- [Goal of the exercise] In the listing that follows, the range to quote begins at the line that has "front_frame()" and ends after the line that has "points = [vertex.co"; quote it verbatim and add nothing.

─── Available data

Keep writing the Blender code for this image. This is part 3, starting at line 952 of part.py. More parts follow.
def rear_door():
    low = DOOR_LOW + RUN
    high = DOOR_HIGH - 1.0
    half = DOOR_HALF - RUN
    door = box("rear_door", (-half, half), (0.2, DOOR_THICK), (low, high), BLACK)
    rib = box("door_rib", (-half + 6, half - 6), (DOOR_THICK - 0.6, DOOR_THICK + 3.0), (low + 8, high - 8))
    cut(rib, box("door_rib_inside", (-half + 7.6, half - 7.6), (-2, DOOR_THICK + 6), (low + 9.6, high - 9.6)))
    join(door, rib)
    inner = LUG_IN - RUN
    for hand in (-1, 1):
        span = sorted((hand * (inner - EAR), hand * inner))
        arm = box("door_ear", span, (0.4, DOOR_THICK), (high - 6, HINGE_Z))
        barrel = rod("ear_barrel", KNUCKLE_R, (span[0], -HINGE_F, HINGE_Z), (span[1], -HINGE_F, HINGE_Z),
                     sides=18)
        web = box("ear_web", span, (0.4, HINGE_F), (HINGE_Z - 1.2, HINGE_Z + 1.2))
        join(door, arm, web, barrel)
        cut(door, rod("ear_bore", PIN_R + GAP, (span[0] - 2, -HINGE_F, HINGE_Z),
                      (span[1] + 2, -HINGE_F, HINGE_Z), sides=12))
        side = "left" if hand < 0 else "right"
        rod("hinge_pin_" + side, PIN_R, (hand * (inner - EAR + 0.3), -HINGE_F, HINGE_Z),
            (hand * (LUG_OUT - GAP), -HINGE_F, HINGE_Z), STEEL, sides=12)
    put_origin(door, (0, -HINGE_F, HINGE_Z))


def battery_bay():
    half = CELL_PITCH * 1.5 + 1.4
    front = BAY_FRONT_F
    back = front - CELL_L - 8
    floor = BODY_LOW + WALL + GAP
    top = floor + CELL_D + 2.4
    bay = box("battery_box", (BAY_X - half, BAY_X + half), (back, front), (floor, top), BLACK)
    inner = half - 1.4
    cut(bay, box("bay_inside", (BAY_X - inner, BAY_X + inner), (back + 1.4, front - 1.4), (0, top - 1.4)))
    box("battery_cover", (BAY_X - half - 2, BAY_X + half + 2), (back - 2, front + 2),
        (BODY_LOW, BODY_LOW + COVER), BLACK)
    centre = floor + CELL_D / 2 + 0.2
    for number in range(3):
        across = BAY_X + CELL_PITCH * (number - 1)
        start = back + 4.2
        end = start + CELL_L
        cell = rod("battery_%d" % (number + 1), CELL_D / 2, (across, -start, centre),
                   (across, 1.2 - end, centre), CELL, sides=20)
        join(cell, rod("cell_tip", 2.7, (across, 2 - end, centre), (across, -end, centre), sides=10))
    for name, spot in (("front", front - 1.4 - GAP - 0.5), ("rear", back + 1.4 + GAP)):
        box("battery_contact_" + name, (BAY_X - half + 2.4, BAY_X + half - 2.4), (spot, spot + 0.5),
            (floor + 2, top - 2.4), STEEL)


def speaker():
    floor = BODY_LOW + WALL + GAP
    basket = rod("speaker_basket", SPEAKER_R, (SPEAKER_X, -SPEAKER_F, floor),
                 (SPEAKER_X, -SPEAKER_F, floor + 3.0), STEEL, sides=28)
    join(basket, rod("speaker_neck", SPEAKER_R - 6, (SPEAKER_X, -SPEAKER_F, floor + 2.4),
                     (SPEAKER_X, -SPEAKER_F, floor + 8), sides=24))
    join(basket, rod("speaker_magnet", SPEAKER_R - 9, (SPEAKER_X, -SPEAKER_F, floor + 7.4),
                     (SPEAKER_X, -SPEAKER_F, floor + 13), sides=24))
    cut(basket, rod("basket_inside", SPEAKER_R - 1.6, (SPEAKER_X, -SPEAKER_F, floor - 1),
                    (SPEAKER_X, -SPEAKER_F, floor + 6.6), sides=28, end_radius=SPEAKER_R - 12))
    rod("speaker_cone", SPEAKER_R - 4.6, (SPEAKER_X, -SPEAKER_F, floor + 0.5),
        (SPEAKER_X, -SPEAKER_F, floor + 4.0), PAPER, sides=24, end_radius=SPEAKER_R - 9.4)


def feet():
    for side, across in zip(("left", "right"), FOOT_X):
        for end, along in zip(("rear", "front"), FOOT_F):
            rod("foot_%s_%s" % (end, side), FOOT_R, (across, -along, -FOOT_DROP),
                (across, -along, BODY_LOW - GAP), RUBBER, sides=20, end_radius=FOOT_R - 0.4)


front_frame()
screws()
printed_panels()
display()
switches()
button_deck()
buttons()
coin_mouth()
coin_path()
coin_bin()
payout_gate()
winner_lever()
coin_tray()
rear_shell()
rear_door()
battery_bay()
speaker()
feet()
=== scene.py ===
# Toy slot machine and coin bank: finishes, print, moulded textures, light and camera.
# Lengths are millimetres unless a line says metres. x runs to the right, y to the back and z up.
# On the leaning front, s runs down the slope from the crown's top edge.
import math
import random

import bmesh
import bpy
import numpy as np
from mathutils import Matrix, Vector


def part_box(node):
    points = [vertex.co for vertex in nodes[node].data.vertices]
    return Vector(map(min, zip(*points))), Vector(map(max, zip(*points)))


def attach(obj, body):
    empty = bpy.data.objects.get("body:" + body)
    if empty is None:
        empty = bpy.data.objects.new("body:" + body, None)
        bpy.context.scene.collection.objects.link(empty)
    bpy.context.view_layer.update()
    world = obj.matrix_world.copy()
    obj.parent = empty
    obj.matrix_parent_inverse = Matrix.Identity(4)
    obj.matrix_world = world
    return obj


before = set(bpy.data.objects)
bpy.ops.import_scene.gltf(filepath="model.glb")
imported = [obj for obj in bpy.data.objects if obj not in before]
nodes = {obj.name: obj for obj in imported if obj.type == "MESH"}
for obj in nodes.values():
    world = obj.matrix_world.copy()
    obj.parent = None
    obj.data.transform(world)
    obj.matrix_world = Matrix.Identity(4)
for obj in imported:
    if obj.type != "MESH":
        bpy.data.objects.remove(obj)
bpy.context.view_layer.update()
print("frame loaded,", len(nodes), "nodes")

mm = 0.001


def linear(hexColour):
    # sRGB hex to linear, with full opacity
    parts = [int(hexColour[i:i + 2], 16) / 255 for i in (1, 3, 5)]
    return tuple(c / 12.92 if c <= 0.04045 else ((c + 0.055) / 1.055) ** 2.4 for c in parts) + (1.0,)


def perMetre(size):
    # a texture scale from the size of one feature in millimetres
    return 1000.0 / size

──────

- [Exercise solution]
front_frame()
screws()
printed_panels()
display()
switches()
button_deck()
buttons()
coin_mouth()
coin_path()
coin_bin()
payout_gate()
winner_lever()
coin_tray()
rear_shell()
rear_door()
battery_bay()
speaker()
feet()
=== scene.py ===
# Toy slot machine and coin bank: finishes, print, moulded textures, light and camera.
# Lengths are millimetres unless a line says metres. x runs to the right, y to the back and z up.
# On the leaning front, s runs down the slope from the crown's top edge.
import math
import random

import bmesh
import bpy
import numpy as np
from mathutils import Matrix, Vector


def part_box(node):
    points = [vertex.co for vertex in nodes[node].data.vertices]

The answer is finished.